La célebre Sergia había experimentado mucho con diversas plantas y otras sustancias, tomaba notas sobre cómo extraer los venenos, cuáles de ellos eran los más fiables y cuáles los menos, los síntomas que provocaban, el tiempo que se requería para que surtiesen efecto, y cómo trabajaban en combinación unos de otros. Sergia había realizado también dibujos detallados de numerosas plantas, que servían de indicación a sus criadas cuando las mandaba a buscar aquellos ejemplares que crecían en el campo.

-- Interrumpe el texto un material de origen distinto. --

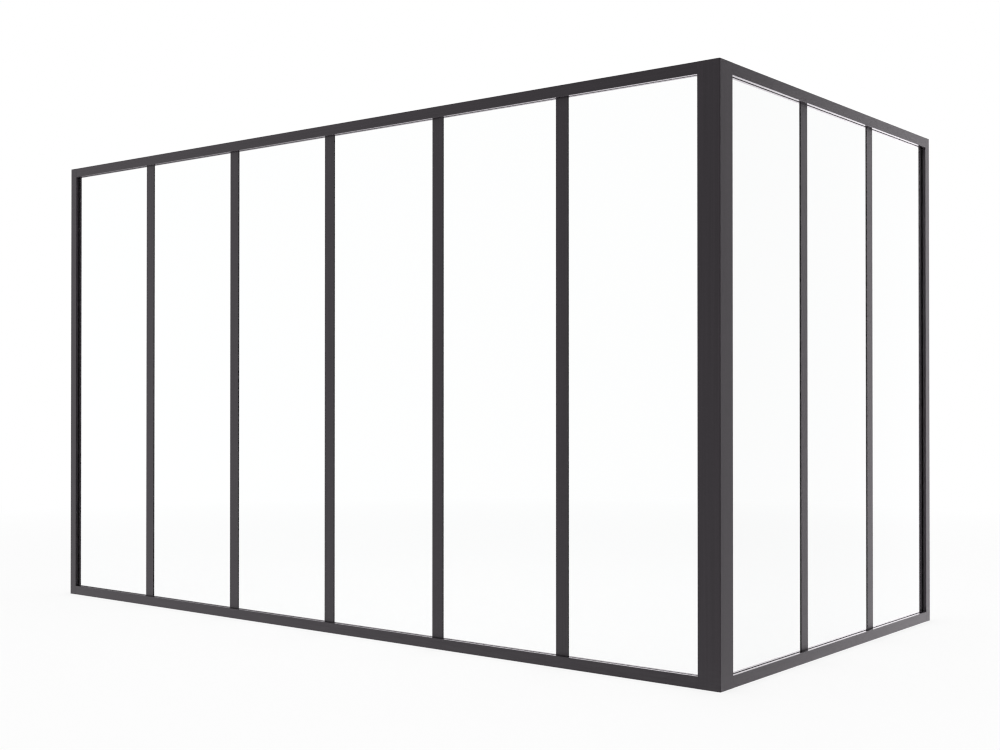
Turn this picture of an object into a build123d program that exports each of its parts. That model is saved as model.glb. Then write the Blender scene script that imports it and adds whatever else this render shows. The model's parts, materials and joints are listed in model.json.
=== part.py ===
from build123d import *
import os

# Interior glass partition: two glazed runs that meet at a corner post, in millimetres.
# The long run's outer face looks towards -Y and the short run's towards +X.
# The origin is on the floor, under the middle of the partition's outline.

# Overall sizes
partition_height = 2500.0
long_run_length = 4330.0
short_run_length = 2200.0
long_bay_count = 6
short_bay_count = 3

# Extruded frame section of the rails and end jambs
frame_face = 50.0
frame_depth = 38.0
frame_wall = 2.0
frame_arris_radius = 0.8
slot_width = 10.0
slot_depth = 18.0
groove_setback = 5.0
groove_height = 3.0
groove_depth = 1.5
screw_bore_radius = 2.1
screw_port_wall = 1.6
screw_port_sink = 0.6
screw_port_gap = 1.8

# Extruded corner post
post_width = 103.0
post_wall = 3.0
post_arris_radius = 4.0
post_seam_radius = 0.4
end_plate_thickness = 4.0

# Glass and what seats it
glass_thickness = 5.0
glass_bite = 13.0
gasket_height = 8.0
gasket_recess = 2.5
gasket_nose_radius = 1.0
gasket_foot_gap = 0.2
block_length = 80.0
block_side_gap = 0.5
block_inset = 110.0

# Extruded mullions, an H that laps the edges of two panes
mullion_width = 64.0
mullion_flange = 1.0
mullion_web = 3.0
mullion_edge_radius = 0.3
mullion_top_gap = 3.0
mullion_side_gap = 0.3
pane_edge_gap = 2.0
seal_thickness = 0.25
seal_width = 12.0
seal_setback = 1.0

# What follows from them
slot_front = (frame_depth - slot_width) / 2
slot_back = slot_front + slot_width
slot_floor = frame_face - slot_depth
groove_middle = frame_face - groove_setback
gasket_thickness = (slot_width - glass_thickness) / 2
glass_front = slot_front + gasket_thickness
glass_back = glass_front + glass_thickness
mullion_thickness = glass_thickness + 2 * (seal_thickness + mullion_flange)
pane_bottom = frame_face - glass_bite
pane_top = partition_height - pane_bottom
daylight_top = partition_height - frame_face
screw_port_radius = screw_bore_radius + screw_port_wall
screw_port_centre = frame_wall + screw_port_radius - screw_port_sink


def box_between(low, high):
    """A block from its lowest to its highest corner."""
    size = [b - a for a, b in zip(low, high)]
    return Pos(*low) * Box(*size, align=(Align.MIN, Align.MIN, Align.MIN))


def rectangle_between(low, high):
    """A flat rectangle from its lowest to its highest corner."""
    return Pos(*low) * Rectangle(high[0] - low[0], high[1] - low[1], align=(Align.MIN, Align.MIN))


def glazing_slot():
    """Slot for the glass, with a groove in each side for a gasket's foot.

    Seen from the end of a member: x from its outer edge to the glass, y from its outer face inwards.
    """
    slot = rectangle_between((slot_floor, slot_front), (frame_face, slot_back))
    grooves = rectangle_between(
        (groove_middle - groove_height / 2, slot_front - groove_depth),
        (groove_middle + groove_height / 2, slot_back + groove_depth),
    )
    return slot + grooves


def frame_outline():
    """Outline of a rail or jamb with its slot."""
    body = Pos(frame_face / 2, frame_depth / 2) * RectangleRounded(
        frame_face, frame_depth, frame_arris_radius
    )
    return body - glazing_slot()


def frame_hollow():
    """The room inside the wall of a rail or jamb."""
    return offset(frame_outline(), amount=-frame_wall, kind=Kind.INTERSECTION)


def screw_port_places():
    """Where the two screw ports stand on the side walls of the chamber, open towards its middle."""
    front = Location((slot_floor / 2, screw_port_centre, 0), (0, 0, 90))
    back = Location((slot_floor / 2, frame_depth - screw_port_centre, 0), (0, 0, -90))
    return front, back


def screw_port():
    """A C that a self-tapping screw bites into, open along local X."""
    opening = Rectangle(screw_port_radius, screw_port_gap, align=(Align.MIN, Align.CENTER))
    return Circle(screw_port_radius) - Circle(screw_bore_radius) - opening


def frame_section():
    """Closed hollow extrusion with a glazing slot in its inner edge and two screw ports."""
    section = frame_outline() - frame_hollow()
    for place in screw_port_places():
        section += place * screw_port()
    return section


def frame_plate():
    """The closing plate of a jamb, notched round the screw ports."""
    plate = frame_hollow()
    for place in screw_port_places():
        plate -= place * Circle(screw_port_radius)
    return plate


def post_outline():
    """Post seen from above, with the outer corner at 0, 0 and a slot towards each run."""
    square = rectangle_between((-post_width, 0), (0, post_width))
    corners = square.vertices().sort_by_distance((0, 0, 0))
    eased = fillet(corners[1:3], post_seam_radius)
    corners = eased.vertices().sort_by_distance((0, 0, 0))
    body = fillet([corners[0], corners[-1]], post_arris_radius)
    long_slot = Location((frame_face - post_width, frame_depth, 0), (0, 0, 180)) * glazing_slot()
    short_slot = Location((0, post_width - frame_face, 0), (0, 0, 90)) * glazing_slot()
    return body - long_slot - short_slot


def post_hollow():
    """The room inside the post's wall."""
    return offset(post_outline(), amount=-post_wall, kind=Kind.INTERSECTION)


def corner_post():
    return extrude(post_outline() - post_hollow(), amount=partition_height)


def end_plates(outline):
    """A closing plate in each end of an upright, welded flush inside its wall."""
    base = extrude(outline, amount=end_plate_thickness)
    top = Pos(0, 0, partition_height - end_plate_thickness) * base
    return top, base


def sill_rail(start, end):
    plane = Plane(origin=(end, 0, 0), x_dir=(0, 0, 1), z_dir=(-1, 0, 0))
    return extrude(plane * frame_section(), amount=end - start)


def head_rail(start, end):
    plane = Plane(origin=(start, 0, partition_height), x_dir=(0, 0, -1), z_dir=(1, 0, 0))
    return extrude(plane * frame_section(), amount=end - start)


def end_jamb():
    return extrude(frame_section(), amount=partition_height)


def mullion_centres(start, end, bays):
    """Centre lines that leave the same width of clear glass in each bay."""
    clear = (end - start - (bays - 1) * mullion_width) / bays
    return [start + n * (clear + mullion_width) - mullion_width / 2 for n in range(1, bays)]


def mullion_section():
    """An H seen from above: a flange on each side of the glass and a web between the panes."""
    middle = frame_depth / 2
    reach = (mullion_thickness - mullion_flange) / 2
    flange = RectangleRounded(mullion_width, mullion_flange, mullion_edge_radius)
    web = Pos(0, middle) * Rectangle(mullion_web, 2 * reach)
    return Pos(0, middle - reach) * flange + web + Pos(0, middle + reach) * flange


def mullion(centre):
    """The bar stands on the floor of the sill's slot and reaches up into the head's slot."""
    length = partition_height - 2 * slot_floor - mullion_top_gap
    return extrude(Pos(centre, 0, slot_floor) * mullion_section(), amount=length)


def mullion_seals(centre):
    """Four strips between a mullion's flanges and the faces of its two panes."""
    outer = mullion_width / 2 - seal_setback
    inner = outer - seal_width
    for left, right in ((centre - outer, centre - inner), (centre + inner, centre + outer)):
        for front in (glass_front - seal_thickness, glass_back):
            yield box_between(
                (left, front, frame_face), (right, front + seal_thickness, daylight_top)
            )


def pane(left, right):
    return box_between((left, glass_front, pane_bottom), (right, glass_back, pane_top))


def setting_blocks(left, right):
    """Two blocks in the sill's slot that carry a pane."""
    for middle in (left + block_inset, right - block_inset):
        yield box_between(
            (middle - block_length / 2, slot_front + block_side_gap, slot_floor),
            (middle + block_length / 2, slot_back - block_side_gap, pane_bottom),
        )


def gasket_ring(start, end):
    """The rounded strip of a gasket round all four sides of a run, lying on Plane.XY."""
    inner = rectangle_between(
        (start - gasket_recess, frame_face - gasket_recess),
        (end + gasket_recess, daylight_top + gasket_recess),
    )
    outer = rectangle_between(
        (start - gasket_height, frame_face - gasket_height),
        (end + gasket_height, daylight_top + gasket_height),
    )
    ring = extrude(outer - inner, amount=gasket_thickness)
    faces = ring.faces().sort_by(Axis.Z)
    nose = faces[0].inner_wires()[0].edges() + faces[-1].inner_wires()[0].edges()
    return fillet(nose, gasket_nose_radius)


def gasket_feet(start, end):
    """Four feet that fill the grooves of the rails and uprights, below Plane.XY."""
    reach = groove_depth - gasket_foot_gap
    near = groove_setback - groove_height / 2 + gasket_foot_gap
    far = groove_setback + groove_height / 2 - gasket_foot_gap
    low = frame_face - far
    high = frame_face - near
    top_low = daylight_top + near
    top_high = daylight_top + far
    yield box_between((start, low, -reach), (end, high, 0))
    yield box_between((start, top_low, -reach), (end, top_high, 0))
    yield box_between((start - far, low, -reach), (start - near, top_high, 0))
    yield box_between((end + near, low, -reach), (end + far, top_high, 0))


def inner_gasket(start, end, centres):
    """Gasket against the slot's inner side, interrupted where a mullion stands in the rails' slots."""
    gasket = gasket_ring(start, end)
    for foot in gasket_feet(start, end):
        gasket += foot
    reach = mullion_width / 2 + mullion_side_gap
    for centre in centres:
        gasket -= box_between(
            (centre - reach, 0, -frame_depth), (centre + reach, partition_height, frame_depth)
        )
    slot_side = Plane(origin=(0, slot_back, 0), x_dir=(1, 0, 0), z_dir=(0, -1, 0))
    return [slot_side.location * solid for solid in gasket.solids()]


def outer_gasket(start, end, centres):
    """The inner gasket mirrored about the middle of the glass."""
    glass_middle = Plane(origin=(0, frame_depth / 2, 0), z_dir=(0, 1, 0))
    return [mirror(solid, about=glass_middle) for solid in inner_gasket(start, end, centres)]


def glazed_run(name, start, end, bays):
    """Every piece of a run except its jamb and the post. The run lies along X, its outer face at y = 0."""
    centres = mullion_centres(start, end, bays)
    edge = mullion_web / 2 + pane_edge_gap
    left_edges = [start - glass_bite] + [centre + edge for centre in centres]
    right_edges = [centre - edge for centre in centres] + [end + glass_bite]
    nodes = {
        f"{name}_head_rail": [head_rail(start, end)],
        f"{name}_sill_rail": [sill_rail(start, end)],
        f"{name}_outer_gasket": outer_gasket(start, end, centres),
        f"{name}_inner_gasket": inner_gasket(start, end, centres),
        f"{name}_mullion_seals": [],
        f"{name}_setting_blocks": [],
    }
    for number, centre in enumerate(centres, 1):
        nodes[f"{name}_mullion_{number}"] = [mullion(centre)]
        nodes[f"{name}_mullion_seals"].extend(mullion_seals(centre))
    for number, (left, right) in enumerate(zip(left_edges, right_edges), 1):
        nodes[f"{name}_pane_{number}"] = [pane(left, right)]
        nodes[f"{name}_setting_blocks"].extend(setting_blocks(left, right))
    return nodes


def long_run():
    """The long run with its end jamb at the left, seen from outside."""
    nodes = glazed_run("long", frame_face, long_run_length - post_width, long_bay_count)
    nodes["long_end_jamb"] = [end_jamb()]
    nodes["long_jamb_end_plates"] = list(end_plates(frame_plate()))
    return nodes


def short_run():
    """The short run with its end jamb at the right, seen from outside."""
    nodes = glazed_run("short", post_width, short_run_length - frame_face, short_bay_count)
    turned = Location((short_run_length, frame_depth, 0), (0, 0, 180))
    nodes["short_end_jamb"] = [turned * end_jamb()]
    nodes["short_jamb_end_plates"] = [turned * plate for plate in end_plates(frame_plate())]
    return nodes


def partition():
    """Every node of the partition, in place."""
    corner_x = long_run_length / 2
    outer_y = -short_run_length / 2
    long_place = Location((-corner_x, outer_y, 0))
    short_place = Location((corner_x, outer_y, 0), (0, 0, 90))
    post_place = Location((corner_x, outer_y, 0))
    post_top_plate, post_base_plate = end_plates(post_hollow())
    nodes = {
        "corner_post": [post_place * corner_post()],
        "post_top_plate": [post_place * post_top_plate],
        "post_base_plate": [post_place * post_base_plate],
    }
    for place, run in ((long_place, long_run()), (short_place, short_run())):
        for name, solids in run.items():
            nodes[name] = [place * solid for solid in solids]
    return nodes


os.makedirs("parts", exist_ok=True)
for node_name, node_solids in partition().items():
    shape = node_solids[0] if len(node_solids) == 1 else Compound(children=node_solids)
    shape.label = node_name
    export_step(shape, f"parts/{node_name}.step")
    print(node_name, len(node_solids), round(sum(solid.volume for solid in node_solids)))
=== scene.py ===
# %% [markdown]
# # A corner glass partition, dressed for its portrait
#
# The frame, the glass and the seals are already exact solids, so this lesson
# doesn't model them again. It gives each of them the finish it has on the real
# object, and builds the studio round it: a white backdrop, a pale floor, soft
# light and a camera where the photographer stood. Every length is in metres.

# %% Load the solids
import json
import math

import bpy
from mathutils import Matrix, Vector


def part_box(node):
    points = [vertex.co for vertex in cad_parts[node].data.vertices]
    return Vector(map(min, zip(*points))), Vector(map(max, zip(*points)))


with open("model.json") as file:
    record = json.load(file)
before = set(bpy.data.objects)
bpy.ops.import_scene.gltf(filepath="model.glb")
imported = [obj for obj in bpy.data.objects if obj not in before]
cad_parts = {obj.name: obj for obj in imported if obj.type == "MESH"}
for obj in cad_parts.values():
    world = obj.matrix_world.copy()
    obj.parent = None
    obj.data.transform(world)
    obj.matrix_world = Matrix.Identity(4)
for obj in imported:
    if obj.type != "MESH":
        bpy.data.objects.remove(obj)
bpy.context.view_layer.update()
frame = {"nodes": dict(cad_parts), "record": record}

slot_of_node = {part["node"]: part["material_slot"] for part in frame["record"]["subparts"]}

# %% [markdown]
# ## The camera
#
# The uprights in the photograph are almost parallel, so the camera looked
# nearly level, from a little under half the partition's height. Its place and
# lens come from fitting the six outer corners. A tilt of less than half a
# degree and a small shift of the frame put the corners where they belong.
# Moving the camera nearer with a wider lens would also fill the frame, but
# then the far ends of both runs would shrink too fast.

# %% Camera
CAMERA_PLACE = (4.8283, -5.8660, 1.1703)
LEVEL_GAZE = math.radians(90.0)
TILT_UP = 0.00666
TURN_LEFT = 0.66900

camera_data = bpy.data.cameras.new("portrait_camera")
camera_data.lens = 49.31
camera_data.sensor_width = 36.0
camera_data.shift_y = 0.0107
camera_data.clip_end = 200.0
camera = bpy.data.objects.new("portrait_camera", camera_data)
camera.location = CAMERA_PLACE
camera.rotation_euler = (LEVEL_GAZE + TILT_UP, 0.0, TURN_LEFT)
bpy.context.collection.objects.link(camera)
bpy.context.scene.camera = camera
bpy.context.scene.view_settings.view_transform = "Standard"
print("camera at", CAMERA_PLACE, "lens", round(camera_data.lens, 2))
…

Un típico ejemplo de las notas de Sergia eran sus apuntes sobre el aconitum, ilustrados con un dibujo de la planta en flor:

Aconitum. Polvo blanco derivado de la planta conocida como casco de Plutón, debido a que su flor púrpura, que crece en racimos verticales, tiene la forma del casco de un guerrero con alto penacho y protecciones para las mejillas. La altura de la planta puede llegar hasta la rodilla o hasta el muslo y crece a la sombra de los árboles, sobre suelo húmedo. Un mercader griego me ha dicho que en su pueblo la llaman la Reina de los Venenos. Dice la leyenda que la planta se originó a partir de la saliva de Cerbero, el perro de tres cabezas guardián del inframundo. Todas las partes de la planta son tóxicas, pero sobre todo las raíces, de las que se obtiene el polvo blanco. Su ingestión provoca la muerte. El polvo puede matar también a una mujer si entra en contacto con sus genitales. Actúa muy rápidamente -la muerte puede producirse en diez minutos y es prácticamente segura en el plazo de cuatro horas-. La víctima presenta al poco tiempo entumecimiento y hormigueo en la boca y la garganta, que se quedan secas; se tiene también una fuerte sensación de quemazón que va desde la garganta hasta el abdomen. El hormigueo se extiende hasta manos y pies y luego por todo el cuerpo. La piel y las extremidades se quedan frías y pegajosas al tacto, y al mismo tiempo la víctima puede sentir como si la estuvieran despellejando. Las piernas se debilitan. La visión y el oído se embotan, pero la víctima mantendrá la cabeza lúcida hasta el momento de su muerte. Los músculos se contraen y se convulsionan. El pulso se debilita. Las pupilas se dilatan. El más mínimo esfuerzo da como resultado un desvanecimiento fatal.